== INPUT

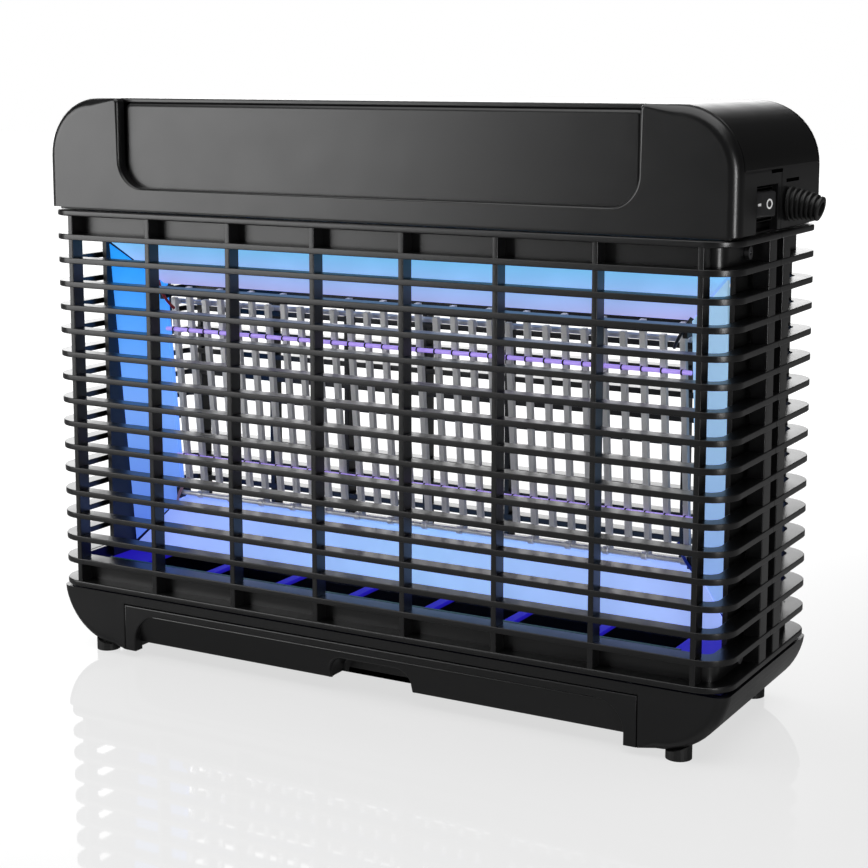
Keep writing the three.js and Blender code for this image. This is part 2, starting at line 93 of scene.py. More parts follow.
def shade_smooth(piece, angle):
    """Smooth shading, with edges sharper than the angle kept as edges."""
    limit = math.radians(angle)
    mesh = bmesh.new()
    mesh.from_mesh(piece.data)
    for face in mesh.faces:
        face.smooth = True
    for edge in mesh.edges:
        edge.smooth = len(edge.link_faces) == 2 and edge.calc_face_angle(0) < limit
    mesh.to_mesh(piece.data)
    mesh.free()


def add_loft(mesh, rings, closed=False, capped=True):
    """Joins rings of points, each a list of Vectors, into a tube. Closed joins the last to the first."""
    made = [[mesh.verts.new(point) for point in ring] for ring in rings]
    count = len(made[0])
    spans = list(zip(made, made[1:]))
    if closed:
        spans.append((made[-1], made[0]))
    for near, far in spans:
        for index in range(count):
            after = (index + 1) % count
            mesh.faces.new((near[index], near[after], far[after], far[index]))
    if capped and not closed:
        mesh.faces.new(made[0])
        mesh.faces.new(list(reversed(made[-1])))
    return made


def arc(centre, radius, start, end, steps):
    """Points along an arc, from one angle to another in degrees."""
    points = []
    for step in range(steps + 1):
        angle = math.radians(start + (end - start) * step / steps)
        points.append((centre[0] + radius * math.cos(angle), centre[1] + radius * math.sin(angle)))
    return points


def rounded_rectangle(low, high, radius, steps=3):
    """Points round a rectangle with rounded corners, anticlockwise, as (a, b) pairs."""
    corners = [
        (high[0] - radius, high[1] - radius, 0),
        (low[0] + radius, high[1] - radius, 90),
        (low[0] + radius, low[1] + radius, 180),
        (high[0] - radius, low[1] + radius, 270),
    ]
    points = []
    for a, b, start in corners:
        points += arc((a, b), radius, start, start + 90, steps)
    return points


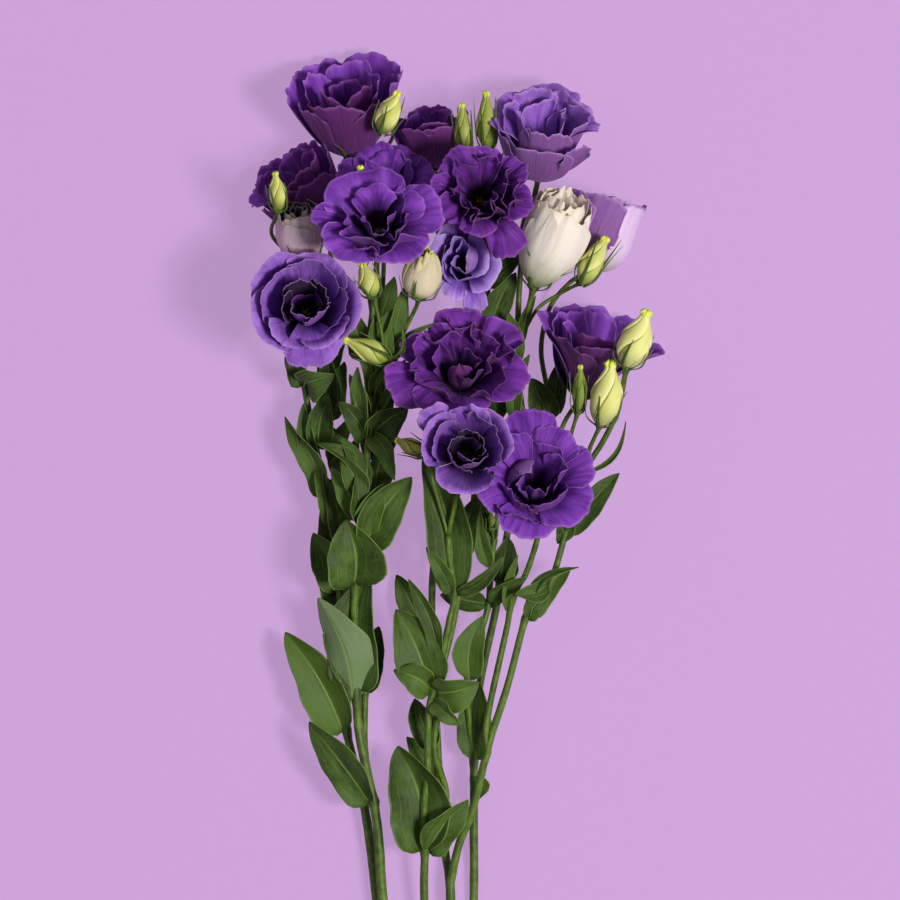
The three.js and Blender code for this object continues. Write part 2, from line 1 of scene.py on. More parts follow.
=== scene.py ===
import math
import bpy
import numpy as np
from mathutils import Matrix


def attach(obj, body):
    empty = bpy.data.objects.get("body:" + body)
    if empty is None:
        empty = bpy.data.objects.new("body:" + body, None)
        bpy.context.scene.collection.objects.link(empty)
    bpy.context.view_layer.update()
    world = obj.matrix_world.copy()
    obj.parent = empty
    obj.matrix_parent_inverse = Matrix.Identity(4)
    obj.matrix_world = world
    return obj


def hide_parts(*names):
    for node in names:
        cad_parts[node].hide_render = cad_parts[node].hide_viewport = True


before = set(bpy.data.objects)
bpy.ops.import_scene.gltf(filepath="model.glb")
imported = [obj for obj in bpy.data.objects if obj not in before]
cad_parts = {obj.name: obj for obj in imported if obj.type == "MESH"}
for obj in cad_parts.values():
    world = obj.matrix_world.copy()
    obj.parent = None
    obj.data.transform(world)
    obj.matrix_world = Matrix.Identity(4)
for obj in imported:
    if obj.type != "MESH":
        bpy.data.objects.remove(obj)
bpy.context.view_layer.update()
print("frame loaded:", len(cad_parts), "nodes")

# Every place below is in millimetres on the bunch's plan: x to the right, y along the stems to the heads,
# z up from the surface. planShift takes the plan to the frame, and toMetres brings it to size.
planShift = np.array([-1.0, -240.0, 0.0])
toMetres = 0.001
skyward = np.array([0.0, 0.0, 1.0])
rightward = np.array([1.0, 0.0, 0.0])

# The camera looks straight down on the middle of the bunch.
view = {"centre": (0.0, 285.0), "height": 4.0, "focusHeight": 0.045, "width": 0.45, "sensor": 36.0}
camera = bpy.data.objects.new("camera", bpy.data.cameras.new("camera"))
camera.data.sensor_width = view["sensor"]
camera.data.lens = view["sensor"] * (view["height"] - view["focusHeight"]) / view["width"]
camera.data.clip_start, camera.data.clip_end = 0.1, 50
middle = (np.array([*view["centre"], 0]) + planShift) * toMetres
camera.location = (middle[0], middle[1], view["height"])
bpy.context.scene.collection.objects.link(camera)
bpy.context.scene.camera = camera
bpy.context.scene.view_settings.view_transform = "Standard"


class Flow:
    # a value in a material: sums on it add Math nodes, and add() adds any other node
    def __init__(self, tree, socket=None):
        self.tree = tree
        self.socket = socket

    def add(self, kind, settings=None, sockets=None, output=0):
        # a node of this kind, with its settings first and then the values or links of its sockets
        node = self.tree.nodes.new(kind)
        for name, value in (settings or {}).items():
            setattr(node, name, value)
        for name, value in (sockets or {}).items():
            if isinstance(value, Flow):
                self.tree.links.new(value.socket, node.inputs[name])
            else:
                node.inputs[name].default_value = value
        return Flow(self.tree, node.outputs[output])

    def sum(self, operation, first, second=0.0):
        # a Math node, whose inputs are values or links
        return self.add("ShaderNodeMath", {"operation": operation}, {0: first, 1: second})

    def __add__(self, other):
        return self.sum("ADD", self, other)

    def __radd__(self, other):
        return self.sum("ADD", other, self)

    def __sub__(self, other):
        return self.sum("SUBTRACT", self, other)

    def __rsub__(self, other):
        return self.sum("SUBTRACT", other, self)

    def __mul__(self, other):
        return self.sum("MULTIPLY", self, other)

    def __rmul__(self, other):
        return self.sum("MULTIPLY", other, self)

    def __abs__(self):
        return self.sum("ABSOLUTE", self)

    def between(self, low, high):
        # 0 at low and 1 at high, with a soft start and stop
        return self.add("ShaderNodeMapRange", {"interpolation_type": "SMOOTHSTEP"},
                        {"Value": self, "From Min": low, "From Max": high})

    def largerOf(self, other):
        return self.sum("MAXIMUM", self, other)

    def blend(self, first, second):
        # from the first colour to the second as this value goes from 0 to 1
        return self.add("ShaderNodeMix", {"data_type": "RGBA"}, {0: self, 6: first, 7: second}, 2)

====

> _INSTRUCTIONS TO FOLLOW_
Repeat verbatim the opening run of entries, ending with the line that contains "return made".

> _WRITTEN RESPONSE_
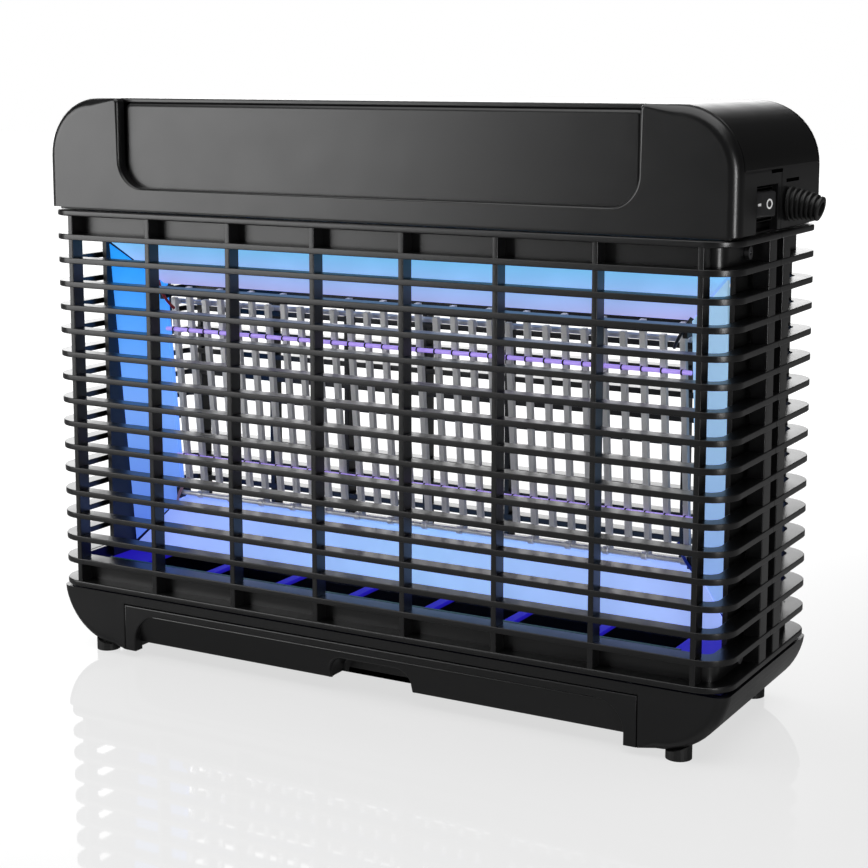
Keep writing the three.js and Blender code for this image. This is part 2, starting at line 93 of scene.py. More parts follow.
def shade_smooth(piece, angle):
    """Smooth shading, with edges sharper than the angle kept as edges."""
    limit = math.radians(angle)
    mesh = bmesh.new()
    mesh.from_mesh(piece.data)
    for face in mesh.faces:
        face.smooth = True
    for edge in mesh.edges:
        edge.smooth = len(edge.link_faces) == 2 and edge.calc_face_angle(0) < limit
    mesh.to_mesh(piece.data)
    mesh.free()


def add_loft(mesh, rings, closed=False, capped=True):
    """Joins rings of points, each a list of Vectors, into a tube. Closed joins the last to the first."""
    made = [[mesh.verts.new(point) for point in ring] for ring in rings]
    count = len(made[0])
    spans = list(zip(made, made[1:]))
    if closed:
        spans.append((made[-1], made[0]))
    for near, far in spans:
        for index in range(count):
            after = (index + 1) % count
            mesh.faces.new((near[index], near[after], far[after], far[index]))
    if capped and not closed:
        mesh.faces.new(made[0])
        mesh.faces.new(list(reversed(made[-1])))
    return made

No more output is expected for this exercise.